= Dataset section =

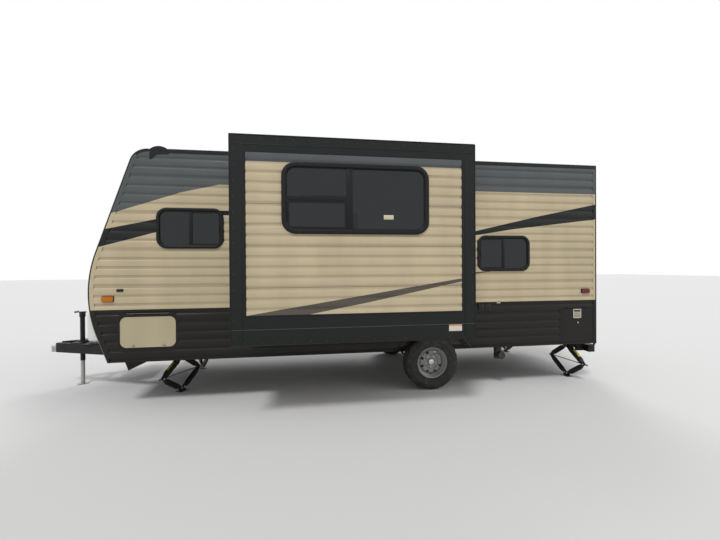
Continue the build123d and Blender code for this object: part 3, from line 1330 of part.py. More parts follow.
def make_nodes():
    """Every named piece of the trailer, as drawn."""
    nodes = {}
    holes = {-1: [], 1: []}
    frames, panes = [], []
    for side, x0, x1, z0, z1, radius, bar_x in WALL_WINDOWS:
        bars = [] if bar_x is None else [upright_bar(bar_x, z0, z1)]
        hole, frame, pane = window(side, x0, x1, z0, z1, radius, bars=bars)
        holes[side].append(hole)
        frames.append(frame)
        panes.append(pane)

    latch_z = BAGGAGE_DOOR[2] + 30
    latches = [(BAGGAGE_DOOR[0] + 140, latch_z), (BAGGAGE_DOOR[1] - 132, latch_z)]
    hinges = []
    for name, side, door, places in (
        ("road_baggage_door", -1, BAGGAGE_DOOR, latches),
        ("kerb_baggage_door", 1, BAGGAGE_DOOR, latches),
        ("access_door", -1, ACCESS_DOOR, [ACCESS_LATCH]),
    ):
        nodes[name], fixed = storage_door(side, door, places)
        hinges += fixed
        holes[side].append(door_hole(side, door))
    nodes["entry_door"], nodes["entry_door_pane"], fixed = entry_door()
    hinges += fixed
    holes[1].append(door_hole(1, ENTRY_DOOR))
    nodes["entry_step"] = entry_step()

    slide_gap = SLIDE_CLEARANCE
    slide_hole = block(
        SLIDE_FRONT_X - slide_gap, SLIDE_REAR_X + slide_gap, -2 * HALF_WIDTH, -HALF_INSIDE + 1,
        SLIDE_BOTTOM - slide_gap, SLIDE_TOP + slide_gap,
    )
    holes[-1].append(slide_hole)
    nodes["road_side_wall"] = side_wall(-1, (BAGGAGE_DOOR, ACCESS_DOOR), holes[-1])
    nodes["kerb_side_wall"] = side_wall(1, (BAGGAGE_DOOR, ENTRY_DOOR), holes[1])
    nodes["front_wall"] = front_wall()
    nodes["roof"] = roof()
    nodes["rear_wall"] = rear_wall()
    nodes["floor_deck"] = floor_deck()
    nodes["window_frames"] = frames
    nodes["window_panes"] = panes
    shell, face, fascia, frame, slide_panes = slide_room()
    nodes["slide_shell"] = shell
    nodes["slide_face"] = face
    nodes["slide_fascia"] = fascia
    nodes["slide_window_frame"] = frame
    nodes["slide_window_panes"] = slide_panes

    nodes["chassis_frame"] = chassis_frame()
    nodes["coupler"] = coupler()
    nodes["tongue_jack_tube"], nodes["tongue_jack_leg"] = tongue_jack()
    nodes["axle_and_springs"] = axle_and_springs()
    for name, side in (("road", -1), ("kerb", 1)):
        nodes[name + "_tyre"] = wheel_place(side) * tyre()
        nodes[name + "_rim"] = wheel_place(side) * rim()
        for end in STABILISERS:
            place = stabiliser_place(end, side)
            for piece, solid in stabiliser_parts().items():
                nodes[f"{end}_{name}_{piece}"] = place * solid

    nodes["trims_and_hinges"] = trims(hinges)
    nodes["roof_air_conditioner"] = air_conditioner()
    nodes["vents_and_hatches"] = vents_and_hatches()
    nodes["amber_lamps"] = marker_lamps(FRONT_MARKER)
    nodes["red_lamps"] = marker_lamps(REAR_MARKER) + rear_lamps()
    nodes["awning"] = awning()
    nodes["gas_bottles"] = gas_bottles()
    nodes["battery_box"] = battery_box()
    return nodes


def solids_of(shape):
    """Every solid of a shape or of a list of shapes."""
    pieces = shape if isinstance(shape, list) else [shape]
    return [solid for piece in pieces for solid in piece.solids()]


def main():
    """Write one file for each named piece."""
    os.makedirs("parts", exist_ok=True)
    to_origin = Pos(-MID_X, -MID_Y, 0)
    for name, shape in make_nodes().items():
        solids = [to_origin * solid for solid in solids_of(shape)]
        piece = solids[0] if len(solids) == 1 else Compound(children=solids)
        export_step(piece, f"parts/{name}.step")


main()
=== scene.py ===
"""Looks of the travel caravan: paint, glass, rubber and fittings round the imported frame.

Metres. X runs to the rear, Y to the kerb side and Z up. Places along the body are measured
from the nose, across it from the centreline, and upwards from the ground.
"""
import contextlib
import json
import math

import bmesh
import bpy
from mathutils import Matrix, Vector


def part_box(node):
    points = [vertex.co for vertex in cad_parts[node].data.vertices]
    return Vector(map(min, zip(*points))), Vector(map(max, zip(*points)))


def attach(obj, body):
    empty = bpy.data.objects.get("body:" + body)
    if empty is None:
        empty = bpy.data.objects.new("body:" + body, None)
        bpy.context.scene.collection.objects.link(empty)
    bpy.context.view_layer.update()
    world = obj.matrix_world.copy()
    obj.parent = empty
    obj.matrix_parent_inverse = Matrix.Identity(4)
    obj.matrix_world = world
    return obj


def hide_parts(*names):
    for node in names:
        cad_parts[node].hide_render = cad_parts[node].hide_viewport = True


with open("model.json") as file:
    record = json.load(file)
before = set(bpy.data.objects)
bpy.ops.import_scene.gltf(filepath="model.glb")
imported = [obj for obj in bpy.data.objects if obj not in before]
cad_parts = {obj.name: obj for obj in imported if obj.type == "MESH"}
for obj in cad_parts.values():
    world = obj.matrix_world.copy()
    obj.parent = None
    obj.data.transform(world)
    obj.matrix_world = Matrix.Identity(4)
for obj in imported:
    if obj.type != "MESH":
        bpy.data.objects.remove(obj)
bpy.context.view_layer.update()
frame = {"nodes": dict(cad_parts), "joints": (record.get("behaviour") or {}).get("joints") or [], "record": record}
nodes = frame["nodes"]

# Places taken from the frame
NOSE_X, ROAD_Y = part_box("road_side_wall")[0].xy
REAR_X, KERB_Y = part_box("kerb_side_wall")[1].xy
MID_Y = (ROAD_Y + KERB_Y) / 2
ROOF_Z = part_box("roof")[1].z
SLIDE_FACE_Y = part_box("slide_fascia")[0].y
HALF = (KERB_Y - ROAD_Y) / 2
SLIDE_PLANE = MID_Y - SLIDE_FACE_Y
BODY_END = REAR_X - NOSE_X
UP = Vector((0, 0, 1))

# Camera, fitted to the straight edges of the photo
CAMERA_BACK = 2.303
CAMERA_AWAY = 4.948
CAMERA_HEIGHT = 1.611
CAMERA_YAW = math.radians(9.29)
CAMERA_PITCH = math.radians(0.41)
CAMERA_ROLL = math.radians(-0.35)
CAMERA_LENS = 20.0

# Paint, as linear colours
CREAM = (0.484, 0.408, 0.27)
SLATE = (0.086, 0.093, 0.097)
WEDGE = (0.01, 0.011, 0.011)
SKIRT = (0.0105, 0.0095, 0.008)
FASCIA = (0.0095, 0.0102, 0.0106)
TAN = (0.43, 0.372, 0.248)
STRIPE = (0.085, 0.075, 0.06)
INSIDE = (0.3, 0.25, 0.19)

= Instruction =
Reproduce word for word the material above, beginning with the line that contains "to_origin = Pos(-MID_X, -MID_Y, 0)" and ending with the line that contains "import math".

= Result of this task =
    to_origin = Pos(-MID_X, -MID_Y, 0)
    for name, shape in make_nodes().items():
        solids = [to_origin * solid for solid in solids_of(shape)]
        piece = solids[0] if len(solids) == 1 else Compound(children=solids)
        export_step(piece, f"parts/{name}.step")


main()
=== scene.py ===
"""Looks of the travel caravan: paint, glass, rubber and fittings round the imported frame.

Metres. X runs to the rear, Y to the kerb side and Z up. Places along the body are measured
from the nose, across it from the centreline, and upwards from the ground.
"""
import contextlib
import json
import math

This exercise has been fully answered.